__Data lines__.
-- -- --

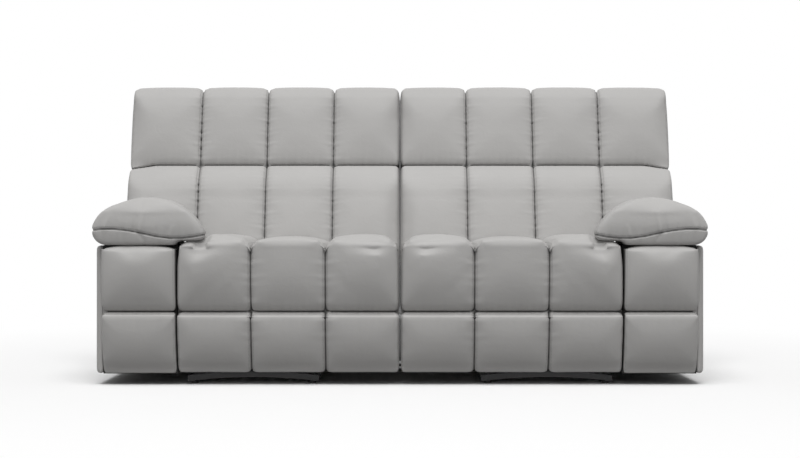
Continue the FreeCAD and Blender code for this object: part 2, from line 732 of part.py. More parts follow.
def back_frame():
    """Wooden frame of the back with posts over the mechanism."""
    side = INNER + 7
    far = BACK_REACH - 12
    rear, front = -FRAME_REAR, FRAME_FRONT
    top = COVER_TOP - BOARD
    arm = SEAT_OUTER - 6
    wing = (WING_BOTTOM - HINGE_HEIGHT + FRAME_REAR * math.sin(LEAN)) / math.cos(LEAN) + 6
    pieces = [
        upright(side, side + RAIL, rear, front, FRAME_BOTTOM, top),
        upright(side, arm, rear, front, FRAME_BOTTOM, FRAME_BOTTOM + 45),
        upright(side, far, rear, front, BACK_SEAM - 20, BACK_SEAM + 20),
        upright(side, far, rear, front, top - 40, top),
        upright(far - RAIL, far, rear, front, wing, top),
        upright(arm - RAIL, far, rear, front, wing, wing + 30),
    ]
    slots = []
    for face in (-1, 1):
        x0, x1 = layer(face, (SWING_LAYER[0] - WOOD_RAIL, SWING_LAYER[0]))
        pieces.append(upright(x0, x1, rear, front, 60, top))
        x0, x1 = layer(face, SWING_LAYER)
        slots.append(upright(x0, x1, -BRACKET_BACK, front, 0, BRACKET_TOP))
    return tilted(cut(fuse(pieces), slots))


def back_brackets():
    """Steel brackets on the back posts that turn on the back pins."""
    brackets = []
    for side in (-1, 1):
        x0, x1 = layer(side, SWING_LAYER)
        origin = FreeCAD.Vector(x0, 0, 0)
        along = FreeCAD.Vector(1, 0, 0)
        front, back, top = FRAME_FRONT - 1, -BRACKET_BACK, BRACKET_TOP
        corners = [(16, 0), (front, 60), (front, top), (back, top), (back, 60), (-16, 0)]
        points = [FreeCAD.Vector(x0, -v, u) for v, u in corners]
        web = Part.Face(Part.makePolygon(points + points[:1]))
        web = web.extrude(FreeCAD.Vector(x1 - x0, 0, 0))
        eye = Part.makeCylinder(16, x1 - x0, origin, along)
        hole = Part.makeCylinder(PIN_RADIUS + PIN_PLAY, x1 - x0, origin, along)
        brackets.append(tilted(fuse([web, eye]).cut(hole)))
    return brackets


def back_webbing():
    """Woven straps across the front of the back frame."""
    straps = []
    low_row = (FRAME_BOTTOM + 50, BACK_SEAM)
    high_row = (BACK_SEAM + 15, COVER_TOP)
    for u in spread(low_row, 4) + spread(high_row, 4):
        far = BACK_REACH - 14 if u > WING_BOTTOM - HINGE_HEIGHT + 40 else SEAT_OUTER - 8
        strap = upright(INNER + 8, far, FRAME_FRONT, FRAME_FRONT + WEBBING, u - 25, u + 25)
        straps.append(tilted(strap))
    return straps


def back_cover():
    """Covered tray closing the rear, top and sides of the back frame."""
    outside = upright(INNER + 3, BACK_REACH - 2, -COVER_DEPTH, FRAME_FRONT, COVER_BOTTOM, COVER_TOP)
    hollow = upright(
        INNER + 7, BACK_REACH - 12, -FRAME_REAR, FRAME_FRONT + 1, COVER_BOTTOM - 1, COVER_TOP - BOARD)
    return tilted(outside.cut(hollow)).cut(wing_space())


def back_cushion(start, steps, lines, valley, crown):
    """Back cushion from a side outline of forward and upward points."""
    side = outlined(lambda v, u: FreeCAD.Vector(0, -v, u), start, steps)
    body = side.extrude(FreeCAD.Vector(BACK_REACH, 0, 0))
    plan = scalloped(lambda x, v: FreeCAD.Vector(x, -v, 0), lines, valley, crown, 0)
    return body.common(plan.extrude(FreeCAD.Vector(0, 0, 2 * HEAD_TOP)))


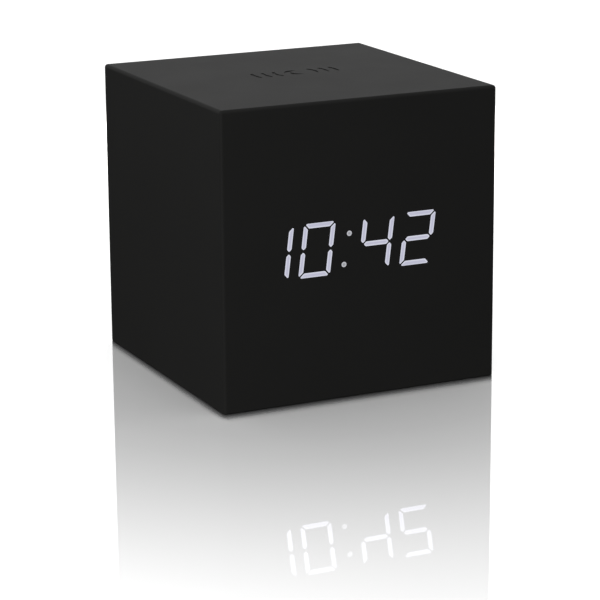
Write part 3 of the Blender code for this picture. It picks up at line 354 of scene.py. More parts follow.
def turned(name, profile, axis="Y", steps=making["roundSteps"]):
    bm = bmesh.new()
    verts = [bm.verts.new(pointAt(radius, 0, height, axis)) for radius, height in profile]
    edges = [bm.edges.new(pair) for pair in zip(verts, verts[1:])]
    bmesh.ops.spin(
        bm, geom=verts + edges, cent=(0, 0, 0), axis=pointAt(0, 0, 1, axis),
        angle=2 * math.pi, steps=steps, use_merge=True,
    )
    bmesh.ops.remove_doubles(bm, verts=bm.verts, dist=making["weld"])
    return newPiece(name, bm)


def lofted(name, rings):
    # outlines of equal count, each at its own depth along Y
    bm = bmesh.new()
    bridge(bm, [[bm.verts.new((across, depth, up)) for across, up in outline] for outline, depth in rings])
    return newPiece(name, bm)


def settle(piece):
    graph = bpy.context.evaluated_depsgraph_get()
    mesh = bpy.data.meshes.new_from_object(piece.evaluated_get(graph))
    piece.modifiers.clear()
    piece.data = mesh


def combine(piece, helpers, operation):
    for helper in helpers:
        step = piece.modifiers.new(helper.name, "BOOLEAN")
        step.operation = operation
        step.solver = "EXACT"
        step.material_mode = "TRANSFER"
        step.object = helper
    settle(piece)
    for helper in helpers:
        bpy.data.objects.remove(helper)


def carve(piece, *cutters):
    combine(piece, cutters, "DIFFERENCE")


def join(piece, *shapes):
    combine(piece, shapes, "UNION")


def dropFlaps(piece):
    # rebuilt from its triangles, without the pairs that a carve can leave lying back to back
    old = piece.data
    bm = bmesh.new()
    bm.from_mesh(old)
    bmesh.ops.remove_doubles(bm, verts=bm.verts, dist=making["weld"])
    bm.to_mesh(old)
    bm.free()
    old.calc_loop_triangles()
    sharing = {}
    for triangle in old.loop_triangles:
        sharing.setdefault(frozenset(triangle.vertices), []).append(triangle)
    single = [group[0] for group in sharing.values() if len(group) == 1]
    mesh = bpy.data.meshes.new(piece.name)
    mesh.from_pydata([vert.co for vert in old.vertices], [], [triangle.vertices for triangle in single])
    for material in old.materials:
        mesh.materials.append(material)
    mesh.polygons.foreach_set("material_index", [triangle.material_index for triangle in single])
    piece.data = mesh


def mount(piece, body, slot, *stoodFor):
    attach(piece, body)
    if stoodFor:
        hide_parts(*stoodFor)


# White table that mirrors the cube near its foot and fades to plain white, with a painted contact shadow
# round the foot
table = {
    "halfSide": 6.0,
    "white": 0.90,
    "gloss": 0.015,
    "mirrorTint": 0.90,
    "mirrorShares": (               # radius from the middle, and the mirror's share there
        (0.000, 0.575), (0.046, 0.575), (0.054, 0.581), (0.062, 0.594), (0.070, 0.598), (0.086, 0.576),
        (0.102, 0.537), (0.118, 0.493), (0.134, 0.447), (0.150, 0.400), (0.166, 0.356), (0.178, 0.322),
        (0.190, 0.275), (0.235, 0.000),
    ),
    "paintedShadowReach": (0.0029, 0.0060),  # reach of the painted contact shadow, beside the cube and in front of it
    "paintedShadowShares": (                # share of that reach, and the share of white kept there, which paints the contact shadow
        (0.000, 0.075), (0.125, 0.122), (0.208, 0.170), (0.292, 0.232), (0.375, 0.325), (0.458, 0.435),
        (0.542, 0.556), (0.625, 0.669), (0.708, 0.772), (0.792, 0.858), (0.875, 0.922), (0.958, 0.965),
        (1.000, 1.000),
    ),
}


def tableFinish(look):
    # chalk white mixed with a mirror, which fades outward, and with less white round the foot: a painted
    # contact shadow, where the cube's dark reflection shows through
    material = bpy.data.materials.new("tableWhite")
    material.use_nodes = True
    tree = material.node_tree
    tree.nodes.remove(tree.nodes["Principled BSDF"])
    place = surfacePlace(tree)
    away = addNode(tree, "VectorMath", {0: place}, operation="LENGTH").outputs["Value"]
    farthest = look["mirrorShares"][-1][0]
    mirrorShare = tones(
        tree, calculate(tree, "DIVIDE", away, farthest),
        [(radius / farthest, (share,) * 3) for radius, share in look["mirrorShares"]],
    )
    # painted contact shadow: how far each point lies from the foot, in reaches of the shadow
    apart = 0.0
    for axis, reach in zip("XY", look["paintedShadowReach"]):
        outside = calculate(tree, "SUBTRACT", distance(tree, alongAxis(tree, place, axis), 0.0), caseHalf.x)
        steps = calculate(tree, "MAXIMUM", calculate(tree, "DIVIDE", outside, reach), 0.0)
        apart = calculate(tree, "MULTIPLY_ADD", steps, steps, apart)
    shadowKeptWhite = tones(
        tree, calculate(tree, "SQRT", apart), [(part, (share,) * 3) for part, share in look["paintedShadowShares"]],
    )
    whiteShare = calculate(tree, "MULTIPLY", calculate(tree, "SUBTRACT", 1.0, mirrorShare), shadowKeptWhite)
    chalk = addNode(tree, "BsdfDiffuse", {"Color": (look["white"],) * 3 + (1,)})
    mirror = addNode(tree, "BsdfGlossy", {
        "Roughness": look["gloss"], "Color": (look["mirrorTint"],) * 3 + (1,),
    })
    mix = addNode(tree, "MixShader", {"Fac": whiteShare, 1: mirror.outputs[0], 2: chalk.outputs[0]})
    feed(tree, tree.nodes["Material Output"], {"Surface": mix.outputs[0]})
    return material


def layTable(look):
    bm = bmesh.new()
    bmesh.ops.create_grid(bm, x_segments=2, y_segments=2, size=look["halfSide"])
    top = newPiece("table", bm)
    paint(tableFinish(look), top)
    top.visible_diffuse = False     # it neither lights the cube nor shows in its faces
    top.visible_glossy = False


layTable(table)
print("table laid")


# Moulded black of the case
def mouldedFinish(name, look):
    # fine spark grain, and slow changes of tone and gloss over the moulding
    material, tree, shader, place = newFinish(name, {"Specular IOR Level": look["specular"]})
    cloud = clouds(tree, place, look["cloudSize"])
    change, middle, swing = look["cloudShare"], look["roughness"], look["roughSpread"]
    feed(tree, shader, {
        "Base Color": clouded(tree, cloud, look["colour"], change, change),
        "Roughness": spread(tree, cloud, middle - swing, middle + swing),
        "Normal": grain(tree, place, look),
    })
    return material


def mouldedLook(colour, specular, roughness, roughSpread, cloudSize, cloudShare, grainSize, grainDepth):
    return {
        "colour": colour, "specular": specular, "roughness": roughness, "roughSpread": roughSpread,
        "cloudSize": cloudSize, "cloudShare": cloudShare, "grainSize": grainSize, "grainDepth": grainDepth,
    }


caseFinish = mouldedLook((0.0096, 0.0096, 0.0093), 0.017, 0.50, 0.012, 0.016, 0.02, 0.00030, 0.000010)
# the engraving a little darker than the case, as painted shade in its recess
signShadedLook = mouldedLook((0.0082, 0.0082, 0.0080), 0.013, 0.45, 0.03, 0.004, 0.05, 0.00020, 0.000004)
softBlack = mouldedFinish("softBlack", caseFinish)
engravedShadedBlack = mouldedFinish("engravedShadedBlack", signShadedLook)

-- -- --

__The request__. Identify each line containing the string "stoodFor" and copy it out.

__Solution to the exercise__.
def mount(piece, body, slot, *stoodFor):
    if stoodFor:
        hide_parts(*stoodFor)